Your dentist in Lyndhurst is certainly focused on keeping your mouth healthy, but the truth is, we’re also focused on what you eat. Why? Well, the truth is, what you eat can impact not only your overall health but your oral health, too. To help do our part in celebrating National Nutrition Month, we’re here to raise awareness about how eating right can keep your body and smile happy.
How Foods Affect Oral Health
Everything we eat can impact oral health. There are some foods that are great for teeth, and some that can cause problems.
What to Avoid
- Sugary Sweets: Eating too many sugary sweets can lead to tooth decay, cavities, and even gum disease. It’s why your dentist in Lyndhurst recommends limiting your daily intake of sugar. When we eat sugar, it feeds the bacteria in the mouth that produce acid. This acid erodes tooth enamel and can cause cavities as well as tooth sensitivity.
- Acidic Foods & Drinks: Speaking of acid, foods, and drinks that are acidic, such as citrus fruits, sports drinks, and soda can also directly harm the protective layer of enamel on teeth, making them more vulnerable to decay.
- Starchy Snacks: Sugar and acid aren’t the only things that can negatively affect oral health. Starchy foods, such as bread, crackers, and potatoes, can also contribute to tooth decay. Additionally, high-carb foods break down into simple sugars and can affect your teeth in the same way as sugar.
Best Types of Food for Teeth
- High in Calcium & Vitamin D: Two essential nutrients are needed to build and keep strong teeth (and bones!) – calcium and vitamin D. Foods that are high in calcium and vitamin D, such as dairy products, leafy greens, and salmon, can help keep teeth and gums healthy.
- Vitamin C: Vitamin C isn’t only for enhancing the immune system, it’s also important for gum health. Enjoy foods with a lot of Vitamin C, such as broccoli, strawberries, and bell peppers.
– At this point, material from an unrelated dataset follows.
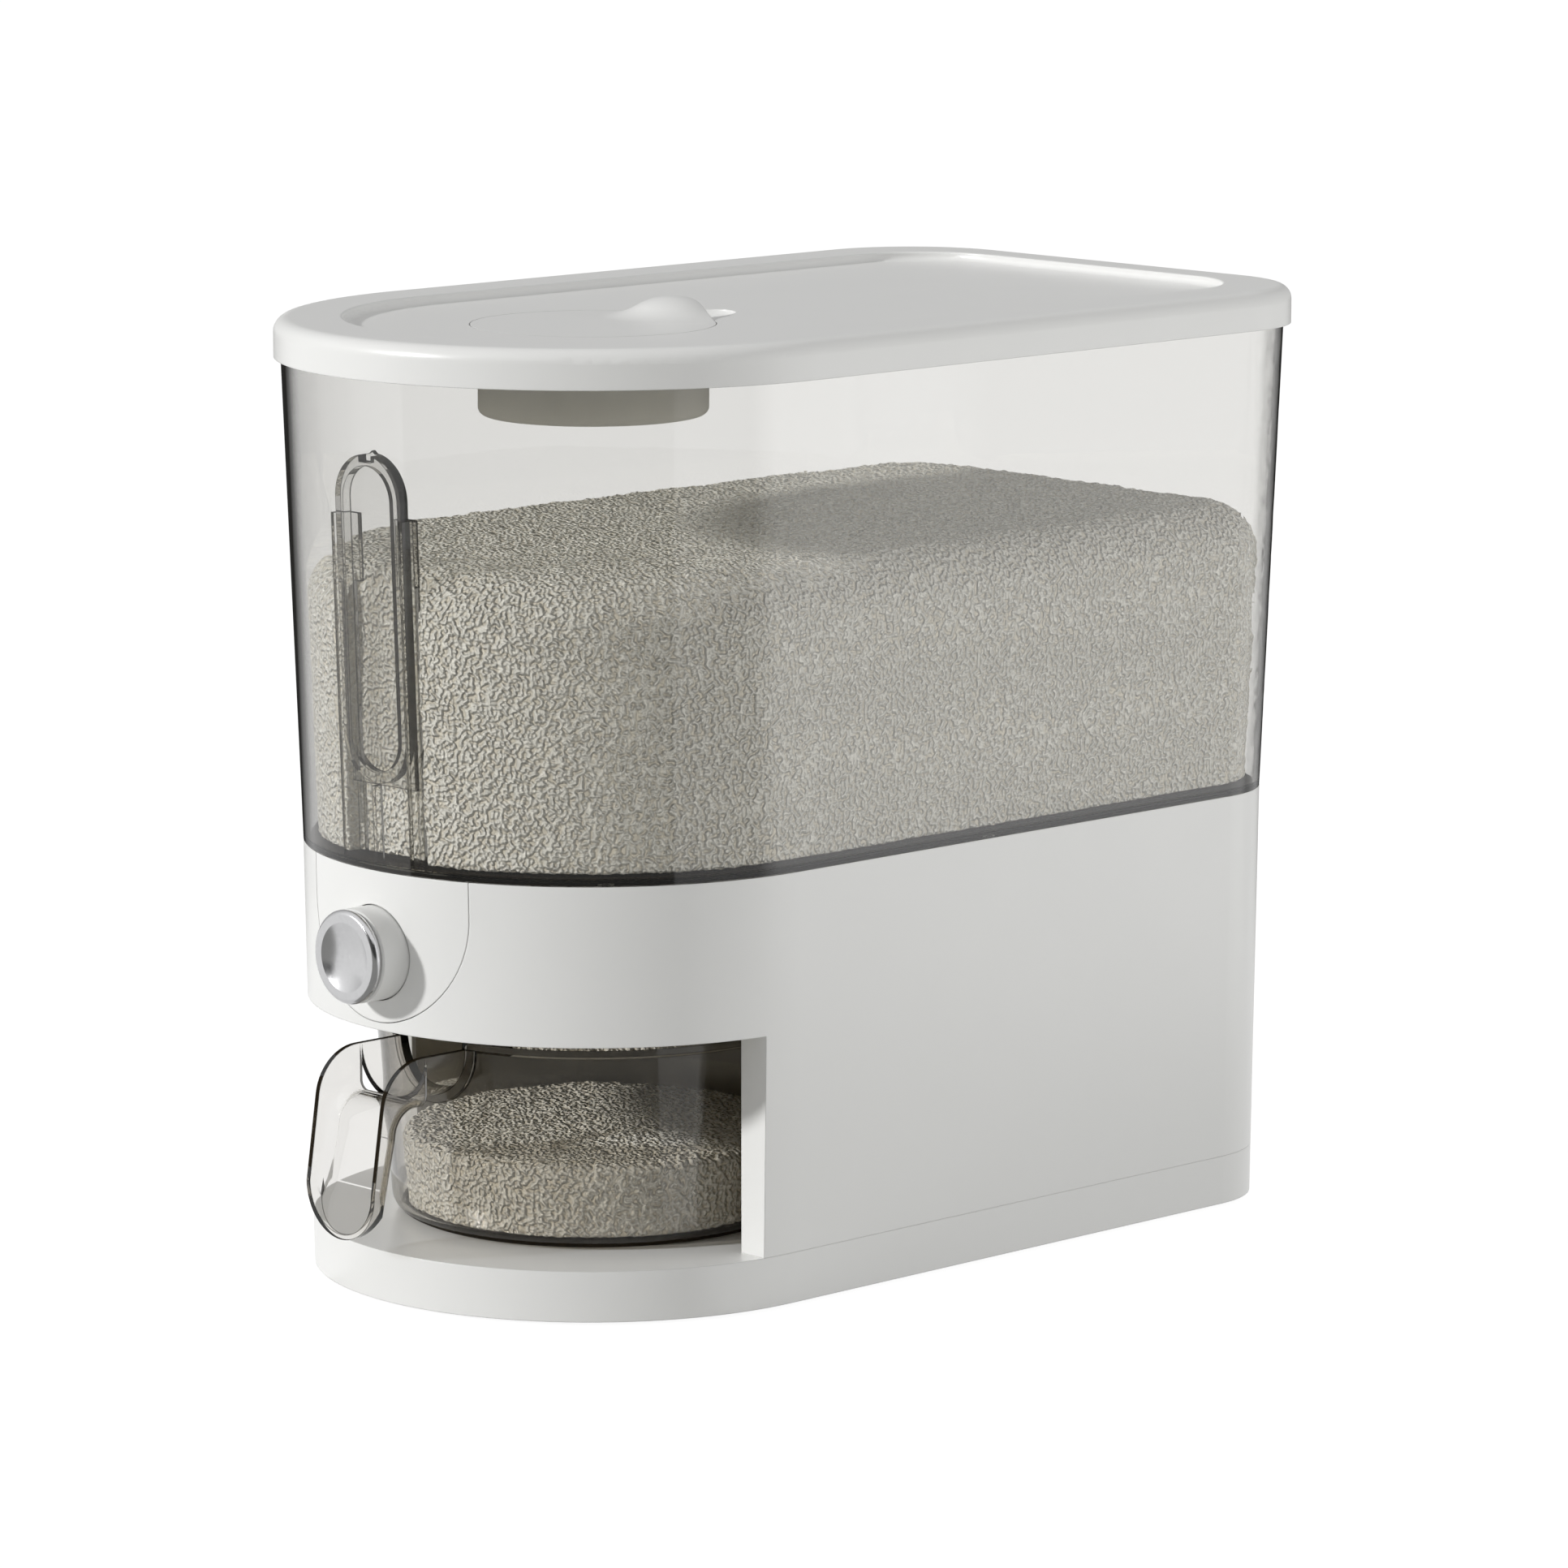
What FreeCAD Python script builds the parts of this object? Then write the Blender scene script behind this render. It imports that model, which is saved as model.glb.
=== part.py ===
"""Rice dispenser with a measuring drawer.

A clear hopper with a push-on lid stands on a white base.  A spring-loaded button in the base
pushes a gate from under the hopper's outlet, and rice falls into a clear cup that slides out
in front.  Everything is in millimetres.  The model's own axis is the centre of the round
front; +Z is up and the front looks along -Y.
"""

import FreeCAD, Part
import Sketcher
import math
import os

SIZES = {
    # outline of the foot: half width, distance to the back, and radius of the back corners;
    # then how much each of them grows to the joint, to the brim and to the lid
    "foot_half": 97.7,
    "foot_rear": 248.3,
    "foot_corner": 36.0,
    "base_flare": 2.3,
    "base_flare_rear": 1.2,
    "base_flare_corner": 1.5,
    "hopper_flare": 5.9,
    "hopper_flare_rear": 6.2,
    "hopper_flare_corner": 4.5,
    "lid_proud": 2.4,
    "lid_proud_rear": 3.2,
    "lid_proud_corner": 3.0,
    # heights above the underside of the base plate, and steps up from the joint
    "foot_proud": 1.0,
    "base_height": 17.4,
    "joint_height": 148.0,
    "hopper_rise": 165.4,
    "lid_gap": 0.8,
    "lid_depth": 13.4,
    # wall thicknesses and general clearances
    "wall": 2.6,
    "plate": 2.4,
    "clear_wall": 2.4,
    "running_gap": 0.35,
    "seam": 0.28,
    "lap": 0.3,
    "snug": 0.05,
    # base plate, its ribs, feet and screws
    "rib": 1.6,
    "rib_recess": 2.0,
    "rib_spacing": 52.0,
    "foot_radius": 8.0,
    "foot_seat": 1.2,
    "foot_inset": 31.7,
    "foot_front": 52.0,
    "foot_back_inset": 52.3,
    "post_radius": 4.4,
    "post_height": 30.0,
    "post_inset": 6.1,
    "post_front": 36.0,
    "post_middle": 150.0,
    "post_back_step": 5.7,
    "post_back_inset": 6.2,
    "screw_radius": 1.5,
    "screw_head_radius": 3.0,
    "screw_head": 2.0,
    "screw_length": 14.0,
    # drawer bay in the front of the housing
    "bay_inset": 10.7,
    "bay_liner": 2.4,
    "bay_front": 12.4,
    "ceiling_drop": 54.4,
    # ledge that carries the funnel and the hopper
    "ledge_drop": 8.0,
    "ledge_thickness": 2.5,
    "ledge_opening": 18.0,
    "flange_thickness": 2.4,
    "hopper_boss_inset": 8.0,
    "hopper_boss_radius": 4.0,
    "boss_front_angle": 50.0,
    "boss_side": 95.0,
    "boss_back_step": 4.5,
    "seal_gap": 0.8,
    "seal_width": 4.0,
    # cover panel and push button
    "panel_half": 39.3,
    "panel_rise": 15.4,
    "panel_flange": 4.0,
    "panel_flange_wall": 1.8,
    "prism_start": 52.0,
    "button_drop": 28.0,
    "button_radius": 16.0,
    "button_wall": 2.0,
    "button_head": 3.0,
    "button_proud": 15.3,
    "cap_depth": 3.6,
    "dish_radius": 11.8,
    "dish_depth": 2.2,
    "tail_inset": 2.2,
    "button_travel": 10.0,
    "stem_radius": 4.6,
    "barrel_wall": 2.4,
    "barrel_inset": 5.3,
    "gusset_length": 4.8,
    "barrel_floor_inset": 18.2,
    "barrel_floor_wall": 2.0,
    "barrel_gap": 1.5,
    "barrel_plate_low": 19.0,
    "barrel_boss_inset": 6.5,
    "barrel_boss_rise": 11.0,
    "barrel_boss_radius": 3.4,
    "barrel_boss_length": 5.0,
    "spring_radius": 8.4,
    "spring_wire": 0.7,
    "spring_turns": 5.0,
    # gate, its track and the outlet above the cup
    "outlet_half": 22.0,
    "outlet_reach": 5.0,
    "gate_half": 29.7,
    "gate_rise": 0.3,
    "gate_thickness": 2.4,
    "gate_back": 20.0,
    "arm_half": 11.0,
    "arm_thickness": 3.0,
    "arm_above": 8.0,
    "track_clear": 19.5,
    "track_back": 34.0,
    "track_half": 46.0,
    "track_screw_x": 40.5,
    "track_screw_inset": 9.0,
    "guide_width": 3.4,
    "guide_lip": 3.0,
    "guide_lip_height": 2.0,
    # funnel mouth
    "mouth_inset": 30.0,
    "mouth_front": 34.0,
    "mouth_back_inset": 25.5,
    # slide-in holder inside the front of the hopper, and its rails
    "holder_half": 15.4,
    "holder_plate": 1.5,
    "holder_depth": 4.6,
    "holder_gap": 1.75,
    "reference_drop": 19.0,
    "holder_lift": 25.6,
    "holder_drop": 24.4,
    "holder_arch": 31.0,
    "frame_inset": 1.2,
    "frame_drop": 1.0,
    "frame_width": 3.8,
    "frame_notch": 3.0,
    "frame_notch_depth": 2.6,
    "rail_gap": 0.6,
    "rail_wall": 1.5,
    "rail_lip": 2.6,
    "rail_drop": 22.0,
    "tongue_lip": 6.2,
    "tongue_height": 23.0,
    "stop_width": 1.6,
    "stop_hold": 1.6,
    # lid, its recess and its plug
    "lid_round": 5.0,
    "lid_wall": 2.1,
    "lid_plate": 2.4,
    "recess_inset": 23.3,
    "recess_inset_rear": 17.9,
    "recess_inset_corner": 12.0,
    "recess_depth": 3.2,
    "recess_cove": 2.1,
    "recess_lip": 0.7,
    "plug_gap": 2.4,
    "plug_wall": 1.8,
    "plug_depth": 8.0,
    "lid_seal_height": 3.2,
    "scoop_half": 13.5,
    "scoop_reach": 21.0,
    "scoop_depth": 4.0,
    "scoop_pad": 21.0,
    # desiccant compartment
    "cover_radius": 41.7,
    "cover_thickness": 2.7,
    "cover_seal_width": 2.0,
    "cover_plug_wall": 1.8,
    "cover_plug_depth": 5.0,
    "cover_seal_height": 2.0,
    "tab_inset": 5.2,
    "tab_radius": 25.0,
    "tab_rise": 6.8,
    "box_step": 2.4,
    "box_wall": 1.7,
    "box_lip": 1.2,
    "box_round": 2.6,
    "box_depth": 27.55,
    "pack_height": 9.0,
    "pack_gap": 3.0,
    # measuring cup and its handle
    "cup_lift": 0.3,
    "cup_inset": 16.1,
    "cup_round": 7.0,
    "cup_gap": 11.0,
    "cup_headroom": 4.8,
    "cup_lip_height": 4.0,
    "cup_lip": 0.9,
    "cup_wall": 2.2,
    "grip_half": 17.6,
    "grip_wall": 1.8,
    "grip_drop": 3.1,
    "grip_bend_inset": 21.7,
    "grip_bend": 17.5,
    "grip_back_lean": 4.0,
    "handle_proud": 18.0,
    "shoulder_drop": 14.9,
    "shoulder_inset": 4.4,
    "grip_clear": 6.7,
    "grip_depth": 8.0,
    "trough_bend": 9.0,
    "grip_round": 5.0,
    "collar_width": 3.0,
    "collar_proud": 1.6,
    # rice in the hopper and in the cup
    "rice_inset": 4.8,
    "rice_drop": 62.8,
    "rice_round": 21.0,
    "rice_gap": 0.3,
    "rice_notch": 19.0,
    "rice_notch_gap": 7.4,
    "cup_rice_depth": 30.1,
    "cup_rice_gap": 3.0,
    "cup_rice_round": 4.5,
}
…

Finding the Best Food for You
Nutrition can be complicated. The United States Department of Agriculture (USDA) tried to help us out by introducing the Food Guide Pyramid in 1992 to show us how much of each food group we should strive to eat every day. But the truth is, nutritional needs are individual, and not all of us need the same things in the same quantities. Things like age, gender, height, weight, activity level, and underlying health concerns can make your ideal combination of foods different from someone else. The best way to find out your nutritional needs is to go to MyPlate and customize the best mix of dietary recommendations for you.
Do your part this month, and all year around, to commit to eating better to keep your mouth and body healthy. And, of course, make sure to see your dentist in Lyndhurst at least twice a year for dental cleanings and exams.